A recently completed evaluation of the program found it raised community awareness of the issue. But the evaluation cited no specific measures of success. That will have to be measured over time, those associated with the program said.

In some ways, the obesity project had more of a challenge than anti-smoking or underage-drinking campaigns because rather than telling people to drop a bad habit, the county encouraged them to incorporate healthier choices into their lifestyles, said Melanie Hingle, assistant research professor at the University of Arizona's nutritional sciences department.

"It's very hard to assess the marketing contribution to the overall impact," she said. "But what a public-education campaign can do is raise awareness and point people toward resources that will help them live healthier."

One specific drawback, she noted, was that the campaign's theme line, "This Is My Healthy," wasn't very specific.

County Supervisor Ann Day, who opposed the program, remains critical of it. She said she recognizes obesity as a serious problem, but it can't be solved by the federal government simply "throwing money at it."

"Ultimately, it will prove to be a waste of taxpayer money," she said.

"At the end of the day, your personal health is the result of your personal decisions," Gates said. "But I think we have a responsibility to provide opportunities for people to make healthy choices. And that's what (the program) was about."

Most of the $15.7 million went to community organizations that used it to increase local production of fruits and vegetables, expand farmers markets in underserved areas and support nearly 200 schools with nutritional education.

Getting the word out, Gates said, was absolutely key. Through more than 50 vendors, Pima County budgeted $2.3 million for public education. The money bought ads in every medium and covered printing costs for posters and other promotional materials.

The company receiving the most advertising money was Journal Broadcast Group, with roughly $245,000, followed by Raycom America Inc. and Dark Horse Media. Raycom received $203,000 and Dark Horse Media $175,000. The biggest one-time expenditure was $63,750, paid to IMG Communications Inc. to promote the health program through Arizona Athletics.

"When we take on public-health issues, generally, the approach has been education. That's a very slow and time-consuming process," said County Supervisor Richard Elías. "There is no magic bullet."

Quantifying the obesity program's long-term impact isn't possible yet because it just ended, Gates said.

But he said signs of short-term success can already be measured.

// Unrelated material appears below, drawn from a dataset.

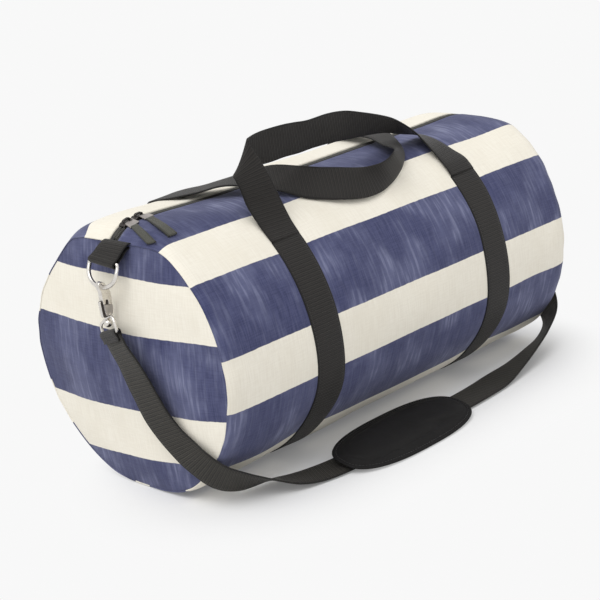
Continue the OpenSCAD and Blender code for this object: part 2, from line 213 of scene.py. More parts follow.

Gates said Pima County was successful in reaching its target audience, made up of caregivers of children between the ages of 3 and 5, although only 46 percent of those with children in their household felt the TV ads increased the likelihood they would choose healthier options. By comparison, 70 percent of younger adults, from ages 18 to 24, felt encouraged to live healthier.

Other highlights from the county's evaluation of the media campaign:

• Two-thirds of residents polled recalled at least one campaign advertisement.

• Half the people who considered themselves in "fair/poor" health said the campaign made them more interested in living healthy. Everyone else was below 45 percent.

• Precampaign, 64.7 percent of residents said they partook in a physical activity over the previous month. Post-campaign, that number shot up 20 points to 84.7 percent.

• From the ads, most people recalled general "health" and "activity" themes, while almost nobody answered with "," "National health initiatives" or "Being healthy can be fun."

Gates said the "value-added" component of the campaign is that many program ads - about $1.9 million worth of airtime - ran for free because TV and radio stations had to fill up commercial slots.

If the program is successful, and Pima County becomes healthier as a result of reducing obesity rates, the results will be seen in decreased insurance costs, boosted productivity at work, more usable income and longer life expectancies, Elías said.

Elías, a member of the county's health board, recommended residents take small steps to achieve their health goals.

"I can eat menudo. I just don't have to eat the whole pot at once," he said. "Use your head and remember that it takes time. You think you can cut people off of Big Macs overnight? Not happening."

Though the public-education campaign is over, Gates said he hopes people continue to discuss and understand the detrimental effects of an unhealthy lifestyle.

"We have to recognize the impacts of obesity on us as individuals, a community and as a nation," he said. "Obesity prevention is something that everybody can support. They may not quite understand its importance yet, but with time, I hope that they will."